The complete article can be found at

Jazz vice president of basketball operations Kevin O'Connor has reiterated several times in the past few days that they expect Kirilenko to be at training camp, which begins Oct. 1 with media day in Salt Lake City before practices start on Oct. 2 in Boise.

Kirilenko, the Jazz's highest-paid player, is still under contract with Utah and couldn't join and start playing for a Russian professional team without some sort of arrangement with the Jazz as per FIBA rules. Kirilenko is scheduled to make $13.71 million for the 2007-08 season in Utah with his contract running through the 2010-11 season. In all, Kirilenko, a "max-money" NBA player, is scheduled to make about $63 million during the remainder of his Jazz contract.

Kirilenko has talked and written about his enjoyment playing with the Russian national team this summer. He averaged 18 points and 8.6 rebounds during the European championships, winning the tournament's MVP honor as a result.
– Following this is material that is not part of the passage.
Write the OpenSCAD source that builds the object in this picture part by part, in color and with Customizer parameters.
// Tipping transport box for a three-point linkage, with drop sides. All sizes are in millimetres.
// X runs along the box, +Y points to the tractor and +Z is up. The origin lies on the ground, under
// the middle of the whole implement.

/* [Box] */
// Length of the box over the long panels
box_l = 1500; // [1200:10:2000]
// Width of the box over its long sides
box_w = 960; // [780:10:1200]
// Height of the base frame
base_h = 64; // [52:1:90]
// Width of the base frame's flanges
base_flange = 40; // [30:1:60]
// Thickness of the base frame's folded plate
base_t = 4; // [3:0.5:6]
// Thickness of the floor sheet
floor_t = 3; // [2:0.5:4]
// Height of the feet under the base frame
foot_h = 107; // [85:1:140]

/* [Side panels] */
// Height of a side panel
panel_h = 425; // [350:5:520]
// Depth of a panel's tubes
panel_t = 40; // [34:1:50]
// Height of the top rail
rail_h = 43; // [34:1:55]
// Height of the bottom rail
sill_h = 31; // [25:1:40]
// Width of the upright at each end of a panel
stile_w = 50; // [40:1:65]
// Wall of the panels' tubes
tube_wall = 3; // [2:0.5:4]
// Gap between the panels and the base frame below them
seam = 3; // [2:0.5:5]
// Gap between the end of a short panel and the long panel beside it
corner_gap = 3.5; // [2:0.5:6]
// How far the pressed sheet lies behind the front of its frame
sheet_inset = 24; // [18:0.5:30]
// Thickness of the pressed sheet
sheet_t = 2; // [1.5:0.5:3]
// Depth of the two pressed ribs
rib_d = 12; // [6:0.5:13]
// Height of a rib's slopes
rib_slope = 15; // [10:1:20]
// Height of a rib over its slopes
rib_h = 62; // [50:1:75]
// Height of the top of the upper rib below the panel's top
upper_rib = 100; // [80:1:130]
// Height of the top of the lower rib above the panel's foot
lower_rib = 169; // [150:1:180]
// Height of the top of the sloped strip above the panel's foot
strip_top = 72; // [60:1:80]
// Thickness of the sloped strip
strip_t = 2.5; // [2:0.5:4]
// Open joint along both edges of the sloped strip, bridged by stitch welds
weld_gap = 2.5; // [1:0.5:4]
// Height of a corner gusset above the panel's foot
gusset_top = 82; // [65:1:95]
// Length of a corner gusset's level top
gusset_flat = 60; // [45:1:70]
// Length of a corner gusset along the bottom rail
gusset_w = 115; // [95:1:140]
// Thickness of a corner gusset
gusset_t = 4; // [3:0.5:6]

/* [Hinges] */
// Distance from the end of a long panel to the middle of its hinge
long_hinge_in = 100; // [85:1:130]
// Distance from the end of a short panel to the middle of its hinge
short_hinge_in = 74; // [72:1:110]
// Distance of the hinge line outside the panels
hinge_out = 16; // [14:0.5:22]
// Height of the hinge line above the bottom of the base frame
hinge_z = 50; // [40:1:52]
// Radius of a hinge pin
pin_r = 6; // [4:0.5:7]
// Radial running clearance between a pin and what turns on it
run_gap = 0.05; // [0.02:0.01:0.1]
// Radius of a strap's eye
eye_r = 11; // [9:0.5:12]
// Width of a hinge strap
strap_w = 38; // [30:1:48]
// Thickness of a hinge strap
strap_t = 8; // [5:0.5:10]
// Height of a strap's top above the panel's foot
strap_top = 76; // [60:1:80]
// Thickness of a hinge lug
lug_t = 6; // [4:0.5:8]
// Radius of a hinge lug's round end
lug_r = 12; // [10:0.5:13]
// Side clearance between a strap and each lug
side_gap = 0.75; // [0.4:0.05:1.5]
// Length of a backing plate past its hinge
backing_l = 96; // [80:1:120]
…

By comparison, he scored just 8.3 points with 4.7 rebounds per game during the last Jazz season.

But Kirilenko insists that his desire to leave the Jazz is not due to his success with the Russian team.
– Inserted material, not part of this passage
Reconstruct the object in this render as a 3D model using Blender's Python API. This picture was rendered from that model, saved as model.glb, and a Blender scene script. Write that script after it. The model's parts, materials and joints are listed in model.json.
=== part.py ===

"I spoke to Utah general manager Kevin O'Connor ahead of European Championships kick-off so Russia's victory has not influenced my decision in any way," said Kirilenko to Sport Express.

"The previous season let me understand that I can't progress in Utah," Kirilenko said. "Jerry Sloan is a super-coach who has taken the team to playoffs a number of times, but we are split over basketball issues."

Should Kirilenko not return to the Jazz, he would be the second starter from last season's Northwest Division title and Western Conference finals team to leave despite being under contract.

Guard Derek Fisher was released from his deal by the Jazz so that he could live in a larger city where his baby daughter's rare form of cancer could be better treated. Fisher ended up re-signing with the Los Angeles Lakers, a team he played on and won NBA championships with during a previous stint.